On 1 February 2011 14:38, David Kågedal <[email protected]> wrote:
> Marc Herbert <[email protected]> writes:
>
>>>>> What's missing in StGit is easy interworking with git commands like
>>>>> commit and rebase. This could be fixed by changing (reducing) the
>>>>> StGit metada to rely more on what Git already provides. The main
>>>>> visible effect would be patch names becoming automatic, similar to
>>>>> those generated by "stg uncommit" but without the possibility of
>>>>> renaming. The corresponding --name options and the "new" and "rename"
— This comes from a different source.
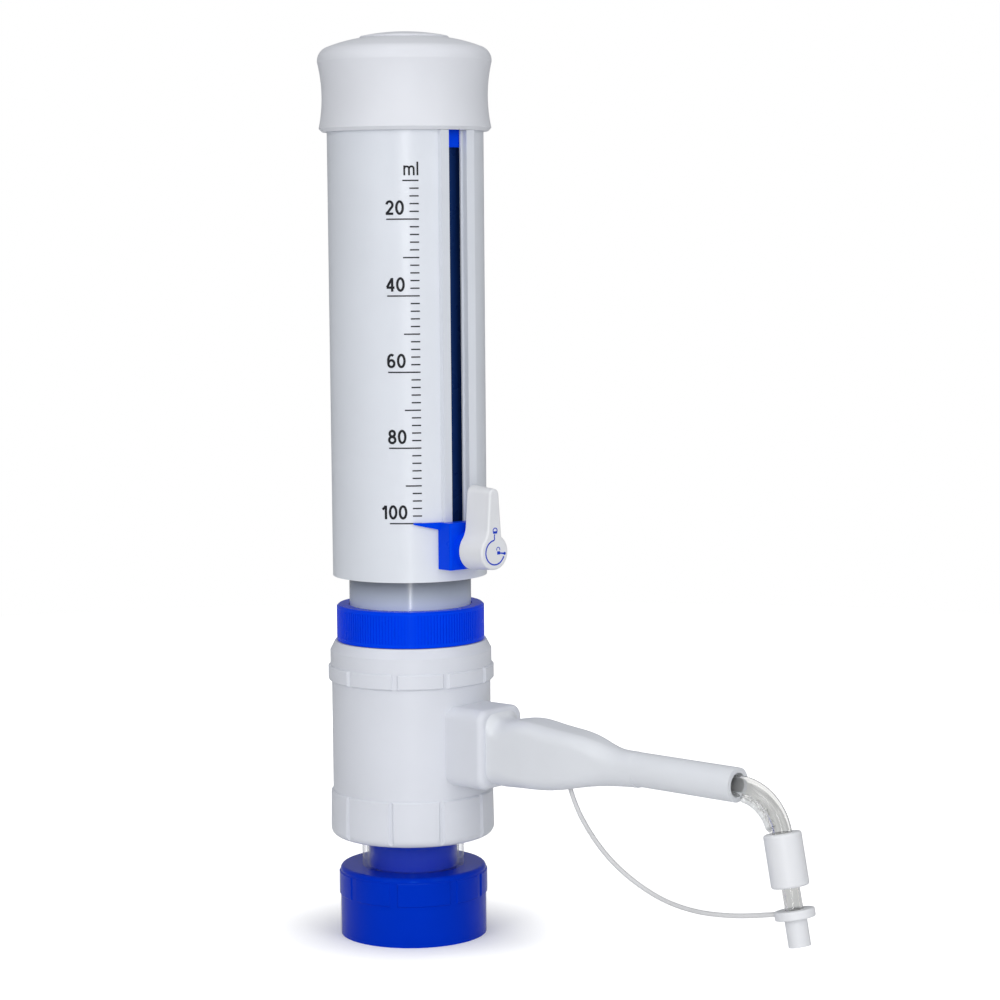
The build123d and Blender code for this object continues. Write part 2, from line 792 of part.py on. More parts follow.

>>>>> commands would also disappear ("new" can be replaced by either "git
>>>>> commit" or an "stg commit" alias).
>>
>> This looks like a big change indeed. I use patch names a lot. I do not
>> think I could reshuffle my stack as quickly and reliably as today if
>> they are gone. Generated names are usually truncated before being
>> complete, sometimes even truncated before being meaningful. Yet they
>> are too long to type on the command line.
>
> Some of us avoid the patch names by working mostly using the Emacs
> interface. But there is competent tab completion for the shell available
> as well. (For bash. It can be used in zsh as well, but some day I hope
> to penetrate the zsh completion system and add a native version for it).

I don't mean to remove patch names. I like them and they are much
easier to type (complete) than the SHA1 keys. I'd just like to always
generate them automatically in a similar way to the "uncommit"
command. We would no longer have "rename" as it doesn't make sense.